▶ _What you have to do_
Copy out exactly the lines from the first line of the material below through the line containing "import math", and nothing beyond them.

..............................

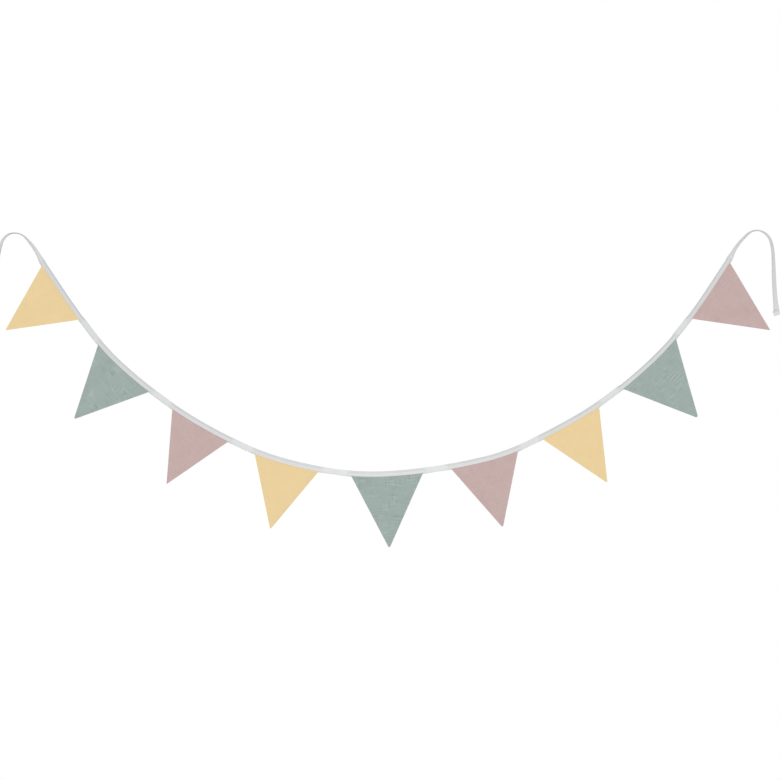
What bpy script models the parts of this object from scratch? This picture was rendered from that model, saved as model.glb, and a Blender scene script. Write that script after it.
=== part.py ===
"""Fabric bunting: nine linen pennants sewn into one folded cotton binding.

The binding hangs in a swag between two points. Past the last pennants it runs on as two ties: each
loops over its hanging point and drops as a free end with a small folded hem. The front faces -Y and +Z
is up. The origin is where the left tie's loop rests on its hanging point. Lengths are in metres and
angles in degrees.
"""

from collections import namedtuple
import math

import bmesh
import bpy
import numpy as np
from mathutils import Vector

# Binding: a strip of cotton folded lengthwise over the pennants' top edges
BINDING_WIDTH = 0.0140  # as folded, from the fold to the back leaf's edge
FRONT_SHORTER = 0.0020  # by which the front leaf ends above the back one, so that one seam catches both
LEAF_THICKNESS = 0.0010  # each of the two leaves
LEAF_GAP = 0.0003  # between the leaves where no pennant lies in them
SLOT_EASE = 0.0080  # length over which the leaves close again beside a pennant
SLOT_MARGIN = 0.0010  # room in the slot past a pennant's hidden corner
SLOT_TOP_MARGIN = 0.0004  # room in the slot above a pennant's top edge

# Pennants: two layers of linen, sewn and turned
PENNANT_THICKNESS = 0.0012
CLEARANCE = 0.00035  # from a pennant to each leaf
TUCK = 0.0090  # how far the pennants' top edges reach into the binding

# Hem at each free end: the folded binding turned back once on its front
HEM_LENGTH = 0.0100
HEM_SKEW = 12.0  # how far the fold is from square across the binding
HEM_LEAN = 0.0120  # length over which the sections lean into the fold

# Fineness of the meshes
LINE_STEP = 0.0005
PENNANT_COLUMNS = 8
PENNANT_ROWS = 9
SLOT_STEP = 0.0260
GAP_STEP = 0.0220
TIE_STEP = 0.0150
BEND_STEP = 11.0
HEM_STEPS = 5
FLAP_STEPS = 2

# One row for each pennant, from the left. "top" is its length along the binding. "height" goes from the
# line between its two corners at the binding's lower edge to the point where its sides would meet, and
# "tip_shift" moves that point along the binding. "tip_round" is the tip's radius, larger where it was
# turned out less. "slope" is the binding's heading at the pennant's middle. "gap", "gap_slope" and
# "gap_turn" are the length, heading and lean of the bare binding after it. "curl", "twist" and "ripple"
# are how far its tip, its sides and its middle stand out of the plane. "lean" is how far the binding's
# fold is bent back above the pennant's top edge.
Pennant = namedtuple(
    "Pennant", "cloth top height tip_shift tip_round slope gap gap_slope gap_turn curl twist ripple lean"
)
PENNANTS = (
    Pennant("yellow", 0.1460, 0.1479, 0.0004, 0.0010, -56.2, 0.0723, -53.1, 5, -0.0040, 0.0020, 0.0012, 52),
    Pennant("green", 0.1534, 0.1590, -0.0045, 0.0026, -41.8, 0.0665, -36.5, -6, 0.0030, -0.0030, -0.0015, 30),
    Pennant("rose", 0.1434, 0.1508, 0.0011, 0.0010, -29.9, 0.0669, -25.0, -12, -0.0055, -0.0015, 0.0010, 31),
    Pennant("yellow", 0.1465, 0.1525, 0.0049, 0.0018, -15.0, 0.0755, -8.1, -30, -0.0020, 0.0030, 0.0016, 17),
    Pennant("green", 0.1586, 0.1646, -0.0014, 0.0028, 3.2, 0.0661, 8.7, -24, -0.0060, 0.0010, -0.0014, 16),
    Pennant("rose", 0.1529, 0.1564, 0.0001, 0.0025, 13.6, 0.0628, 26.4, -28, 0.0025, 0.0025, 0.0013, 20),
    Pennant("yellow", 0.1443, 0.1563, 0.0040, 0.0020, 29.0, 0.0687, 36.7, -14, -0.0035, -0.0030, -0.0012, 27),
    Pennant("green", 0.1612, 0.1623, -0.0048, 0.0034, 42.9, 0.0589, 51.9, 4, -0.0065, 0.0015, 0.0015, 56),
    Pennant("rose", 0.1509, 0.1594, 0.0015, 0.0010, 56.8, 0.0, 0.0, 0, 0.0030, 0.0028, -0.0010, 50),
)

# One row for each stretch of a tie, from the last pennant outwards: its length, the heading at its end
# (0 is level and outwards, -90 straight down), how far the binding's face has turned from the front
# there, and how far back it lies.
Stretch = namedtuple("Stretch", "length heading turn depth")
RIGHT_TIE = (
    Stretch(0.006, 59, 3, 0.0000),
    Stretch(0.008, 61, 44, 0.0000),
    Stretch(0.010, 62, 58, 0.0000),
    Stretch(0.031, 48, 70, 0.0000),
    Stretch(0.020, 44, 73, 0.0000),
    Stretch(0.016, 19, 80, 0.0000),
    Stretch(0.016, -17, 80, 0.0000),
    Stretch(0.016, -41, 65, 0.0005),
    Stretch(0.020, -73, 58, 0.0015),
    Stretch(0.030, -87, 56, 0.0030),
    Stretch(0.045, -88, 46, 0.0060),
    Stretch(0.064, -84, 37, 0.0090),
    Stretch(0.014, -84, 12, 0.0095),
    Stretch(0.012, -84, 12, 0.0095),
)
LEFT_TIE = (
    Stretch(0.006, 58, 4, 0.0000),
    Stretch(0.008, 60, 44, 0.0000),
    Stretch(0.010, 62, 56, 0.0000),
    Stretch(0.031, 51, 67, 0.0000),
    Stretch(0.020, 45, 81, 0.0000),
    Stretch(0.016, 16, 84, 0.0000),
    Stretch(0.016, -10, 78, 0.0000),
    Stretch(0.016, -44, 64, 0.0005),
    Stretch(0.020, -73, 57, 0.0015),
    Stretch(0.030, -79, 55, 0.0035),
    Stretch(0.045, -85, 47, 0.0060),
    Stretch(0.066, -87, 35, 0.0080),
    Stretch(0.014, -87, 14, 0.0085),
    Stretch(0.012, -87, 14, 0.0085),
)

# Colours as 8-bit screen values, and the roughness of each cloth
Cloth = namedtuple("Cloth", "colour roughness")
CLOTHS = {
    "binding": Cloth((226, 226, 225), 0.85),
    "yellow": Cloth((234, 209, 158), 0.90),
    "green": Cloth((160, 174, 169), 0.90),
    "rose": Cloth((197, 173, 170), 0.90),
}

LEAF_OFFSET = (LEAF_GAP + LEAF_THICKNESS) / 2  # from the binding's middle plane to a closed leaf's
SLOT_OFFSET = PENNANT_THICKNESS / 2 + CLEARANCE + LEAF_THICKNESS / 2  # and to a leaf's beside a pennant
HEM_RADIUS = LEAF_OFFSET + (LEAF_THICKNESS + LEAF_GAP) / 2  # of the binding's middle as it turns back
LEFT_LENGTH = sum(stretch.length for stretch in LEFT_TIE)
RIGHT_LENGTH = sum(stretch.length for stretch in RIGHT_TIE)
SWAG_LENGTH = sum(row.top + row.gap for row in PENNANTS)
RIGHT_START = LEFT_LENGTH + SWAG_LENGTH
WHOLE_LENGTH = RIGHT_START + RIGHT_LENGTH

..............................

▶ _Problem solution_
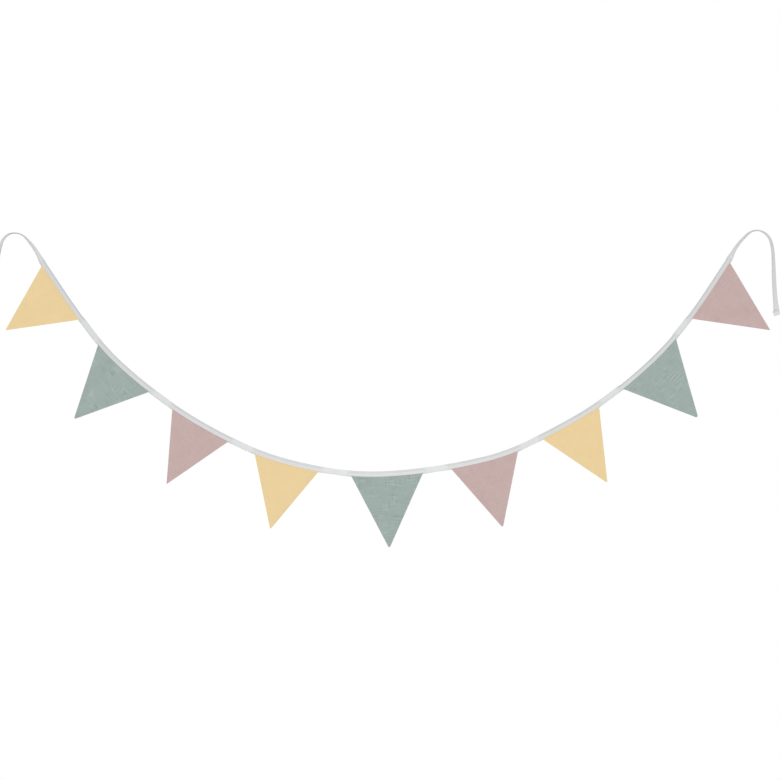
What bpy script models the parts of this object from scratch? This picture was rendered from that model, saved as model.glb, and a Blender scene script. Write that script after it.
=== part.py ===
"""Fabric bunting: nine linen pennants sewn into one folded cotton binding.

The binding hangs in a swag between two points. Past the last pennants it runs on as two ties: each
loops over its hanging point and drops as a free end with a small folded hem. The front faces -Y and +Z
is up. The origin is where the left tie's loop rests on its hanging point. Lengths are in metres and
angles in degrees.
"""

from collections import namedtuple
import math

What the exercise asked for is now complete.